Bu kadar kolaylaştırıcılığının yanında uygulamaya geçilmesi için bazı mevcut engellerle karşılaşılmaktadır. ISF, nörotransmiterlerden hücresel atıklara kadar tümüyle yoğun bir şekilde paketlenmiş zengin bir biyomolekül kaynağıdır. Bununla birlikte, ISF ‘deki biyobelirteçleri analiz etmek için kullanılan geleneksel yöntem, genellikle ISF’nin ciltten ekstraksiyonunu gerektirir. Bu yöntem zordur ve genellikle elde edilebilecek ISF miktarı analiz için yeterli değildir . Başka bir engel ise , biyobelirtecin içinde bulundu ISF ‘de doğrudan mikroiğne yamalarını tespit edebilmesi gerektiğidir. Tıpkı iğne atsan yere düşmez deyimiyle anlatılmak istenen bir ortamda, biyobelirtecin dinamik ve karışık bir ISF’ nin içinde cilt dokusundaki mikroiğneyi tanıması ve ona ulaşması gerekmektedir.
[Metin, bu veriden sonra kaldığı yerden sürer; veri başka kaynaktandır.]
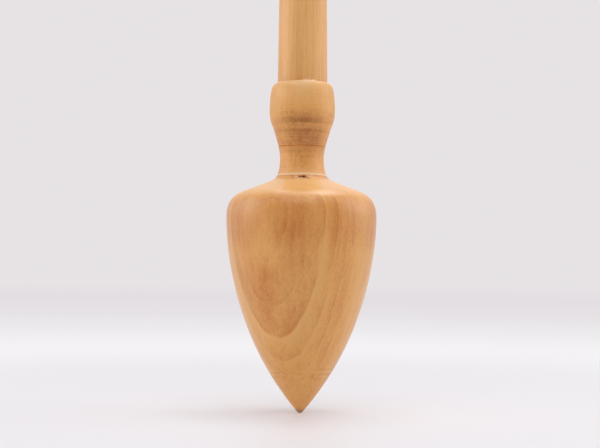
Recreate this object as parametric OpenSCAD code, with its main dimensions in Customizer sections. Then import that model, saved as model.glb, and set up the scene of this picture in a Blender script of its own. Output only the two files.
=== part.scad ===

Bu koşullar altında geleneksel testi kullanarak sonucu görmek için gerekli olan biyobelirteci yakalayabilmek oldukça zordur.
Karşılaşılan bu zorluklar , mikro iğne tabanlı biyoalgılama teknolojisi geliştirmenin önünde büyük bir engel teşkil ediyor. Ancak bu engelleri bazılarını ortadan kaldırabilecek bir yöntem şu an var gibi görülüyor. “plazmonik florlar”, ultra parlak bir floresan nanolabel. Geleneksel floresan etiketlerle karşılaştırıldığında; plazmonik flor kullanılarak mikroiğneli yama üzerinde bir test yapıldığında, biyobelirteçler düşük konsantrasyonlarda olmalarına rağmen tespit edilebildi. Ayrıca hedef protein biyobelirteçlerinin sinyali, geleneksel florans etiketlerinin sinyalinden yaklaşık olarak 1.400 kat daha parlaktı.
Şu an bazı sorunların ortadan kalktığı görülsede, teşhis yöntemi ve kullanımı için onaylanmadan önce kapsamlı klinik araştırmalar gerekmektedir. Dahası, interstisyel sıvıda çeşitli biyobelirteçlerin seviyeleri hala belirsizdir. Bu nedenle, araştırmacıların klinik kullanım için uygulamadan önce bu biyobelirteçlerin normal ve anormal seviyelerini belirlemeleri gerekecektir. Bu yüzden gelecek için güzel bir umut vaat eden bu yöntemin, şu anlık kullanımı için daha zamanı var gibi görünmektedir.